Our criminal legal system is based upon the idea of individual responsibility: I am guilty for a clearly-defined offence that I have committed (either by acting or, in some cases, failing to act). The UAPA, however, takes us into the shadowy, McCarthyist world of banned organisations and “fronts” of banned organisations, “membership” and “association” (even a “profession” of association), “support” and “inviting support”. With terms like these, there is little wonder that even judges see pseudonyms seven years apart, conspiracies and code names, and the possession of literature, books and documents as damning. With its loose language and ambiguous words, the UAPA creates a climate in which the focus shifts from individuals and crimes to groups and ideologies.

There have been some judicial attempts to push back against this climate. The Supreme Court has held, for example, that the word “membership” has to be restricted to active incitement of violence (and not possession of books or attendance at meetings). In a famous judgment granting bail to members of the Kabir Kala Manch, the Bombay High Court applied this standard, and specifically rejected the prosecution’s argument that it was the “ideology” itself that was contagious.

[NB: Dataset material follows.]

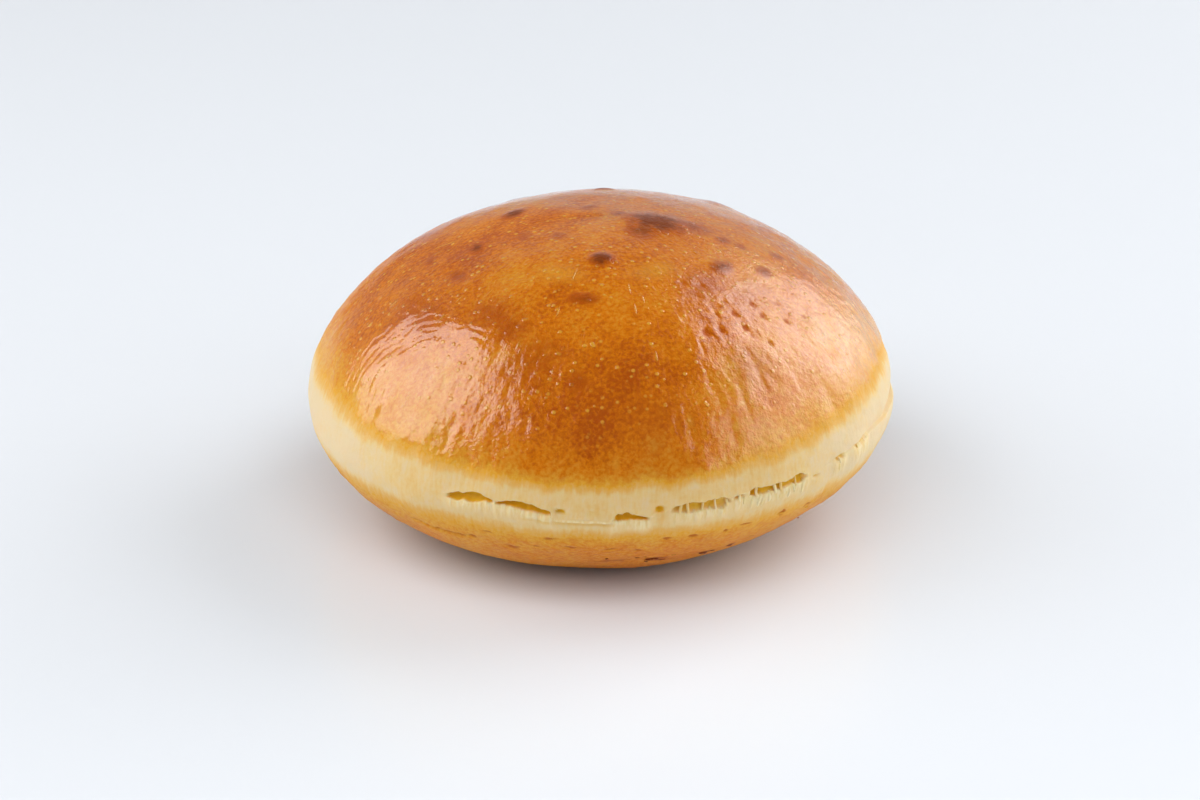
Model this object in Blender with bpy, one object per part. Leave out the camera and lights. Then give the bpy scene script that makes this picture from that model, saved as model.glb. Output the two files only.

However, such judgments are few and far between, and the dominant approach remains one that is antithetical to individual liberty, and deeply McCarthyist in character.

Back in 1952, while debating the extension of the Preventive Detention Act, Syama Prasad Mookerjee protested that while preventive detention may be justified in some extreme circumstances, “you cannot just treat it as sandesh and rasgulla that you make it a normal part of the law of the land and start relishing it.” There is now enough evidence to suggest that our state has begun to relish the crackdown on dissent under the cover of combating terrorism. It is time for citizens and courts to ensure a dialling down. Interpreting the provisions of the UAPA through the lens of Prof. Blasi’s pathological principle might be a good start.